|Having registered several days of overtime over the course of last year I was able to take leave for exactly one month, which was split between mountaineering in the Andes for two weeks and then exploring what we could of Argentina in the remaining two weeks!
The mountaineering part consisted of making an attempt of Mount Aconcagua. To the uninformed, this translates to a 14 day trek and alpine-style ascent to the top of Argentina's highest mountain. It also happens to be the highest mountain in South America. And the Southern hemisphere. Oh, and the Western hemisphere too. So you could say it was pretty high, at 6962m over 1km higher than the summit of Kilimanjaro.
Unfortunately I got sick about a week before leaving with a sore throat and bad sinuses, just the things you DON'T want on a high-altitude peak. Fortunately this time I was with a group of old friends from UCT, so I had plenty of company and support. Richard Mauchle's mother's homoeopathic pills were downed four at a time twice a day, as well as some detestable mouth drops that left your mouth in a state of numbness. They seemed to work a little though, as I got a little better, although I never felt 100% throughout.
Everything went according to schedule and despite bad weather on one day, we were in prime position to make our summit attempt on Christmas day. Unfortunately all Santa gave me that day was a bone-crushing headache that forbade me to move anywhere in a hurry, let alone try to ascend a further 750m in seven hours at -20 temperatures. I tried two aspirins but due to the lack of fresh water I used mango mix to down them, which was a huge mistake. Back up came the aspirins, and down went my hopes of a third continental peak. I swallowed my pride and did the sensible thing by opting out of the summit attempt. Three of our team of seven made the summit, and well done to Baz, Rich Mauchle and Sele for making the top. Personally though. it was a lot of planning, effort and money to get all the way to 6200m and not be able to give the summit your best shot - but such is life, and that high, damn ugly slagheap known as the stone sentinel will be around a lot longer should I one day wish to return and give it another go.
But there was no time to dwell on what could have been, on the 27th we were heading back to the city of Mendoza, civilisation, alcohol and running showers. Tanith had made her way to Argentina after Christmas, and the picture of six unshaven (2 weeks without shaving), unwashed (two solar showers under trickling water in 14 days just doesn't cut it) and distinctly honing (we had worn some of our thermal underwear for up to six days without changing!) Saffers and two Argentine guides could not have been a pretty sight! But bless her soul she came down and gave me the hugs and kisses I had been craving for days!
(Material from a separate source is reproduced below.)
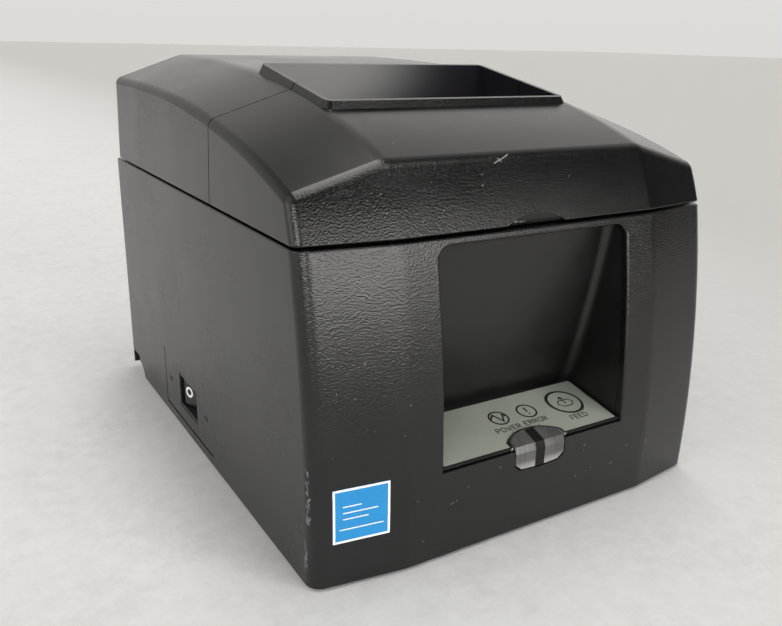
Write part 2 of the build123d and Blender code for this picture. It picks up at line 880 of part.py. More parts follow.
frame_side = side_outline(
    [
        (-62, plate_top),
        (-62, frame_top),
        (platen_cut_y, frame_top),
        (platen_cut_y, platen_cut_z),
        (5, platen_cut_z),
        (5, plate_top + 22),
        (-2, plate_top + 14),
        (-2, plate_top),
    ]
)
with BuildPart() as mechanism_frame:
    for x in both_sides(*frame_x):
        side_plate(frame_side, x)
    for x in both_sides(frame_x[0] + 0.1, 58.0):
        block(x, (-60, -2), (plate_top, plate_top + sheet))
    block((-frame_x[1], frame_x[1]), (-62, -62 + sheet), (40, 92))
    block((-frame_x[1], frame_x[1]), (spring_plate_y - sheet, spring_plate_y), (76.5, 93.5))
    block((-frame_x[1], frame_x[1]), (-61, spring_plate_y - 0.5), (76.5, 76.5 + sheet))
    for x, y in frame_screw_spots:
        post_z(x, y, (plate_top, plate_top + sheet), screw_radius + running_gap, mode=Mode.SUBTRACT)
    rod_x((frame_x[0] - 1, frame_x[1] + 1), motor_y, motor_z, 6.0, mode=Mode.SUBTRACT)
    rod_x((frame_x[0] - 1, frame_x[1] + 1), idler_y, idler_z, stud_radius, mode=Mode.SUBTRACT)
    rod_x((-60, 60), latch_y, latch_z, latch_radius + running_gap, mode=Mode.SUBTRACT)

with BuildPart() as frame_screws:
    screws(frame_screw_spots, plate_top + sheet, plate_low + 0.2, 2.6, screw_radius, 1.4)

with BuildPart() as thermal_head:
    block((-41, 41), (head_face_y - 1.2, head_face_y), (head_low, head_high - 1.5))

with BuildPart() as head_heatsink:
    block((-42, 42), (sink_back_y, head_face_y - 1.2), (head_low, head_high))
    for rib in range(7):
        x = -36 + 12 * rib
        block((x - 3.5, x + 3.5), (sink_back_y - 1, sink_back_y + 2.2), (head_low + 2, head_mid_z - 4.5),
              mode=Mode.SUBTRACT)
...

Getting straight into Argentine culture, we went out for supper that night at around 11pm, and tucked into some HUGE cuts of beef for laughable prices. We discovered this to be the norm here, which I for one found very strange. I have never been to the likes of Thailand and so am not used to paying so little for so much, but throughout Argentina we found everything to be exceptionally good value for money, from accommodation to public transport to clothing and CDs. We never felt ripped off, and funnily enough it was more often than not the guys and not Tanith (although she was always keen to join in) who went shopping mad, picking up suits, sneakers and casual wear at phenomenal prices. On my return to SA one trip to the shops made me wish I had bought more, although sneaking home with 38kgs of luggage I did fairly well to escape through Customs unscathed.
Mendoza is a sleepy city close to winelands, and prospers as a cosmopolitan venue with sidewalk cafes and trees. Siestas between 2 and 5 in the afternoon are practically mandatory (we never complained!) and the shops are open until after nine, the restaurants after two. We spent new years at a restaurant and had only got through our main meal by the time the countdown for new years had begun. "diez, nove, onze, sete..." - good thing we hadn't had too much to drink at this stage! There were plenty of fireworks which everyone ventured into the streets to see, and then everyone went back to finish their dinner! We finished with the restaurant at about 1am and went through to the 'happening' part of town where all the pubs were, and were amazed to find only a few open. As we sat down at one of the open ones and tried some of the national drink of Fernet and Coke (definitely not recommended!), we noticed the rest of the bars opening up at around two thirty in the morning! At half four everyone was still having drinks and pondering where to go to dancing! Our body clocks couldn't take the pace and we headed home around five, at which stage every single bar and food joint was packed! Only in South America!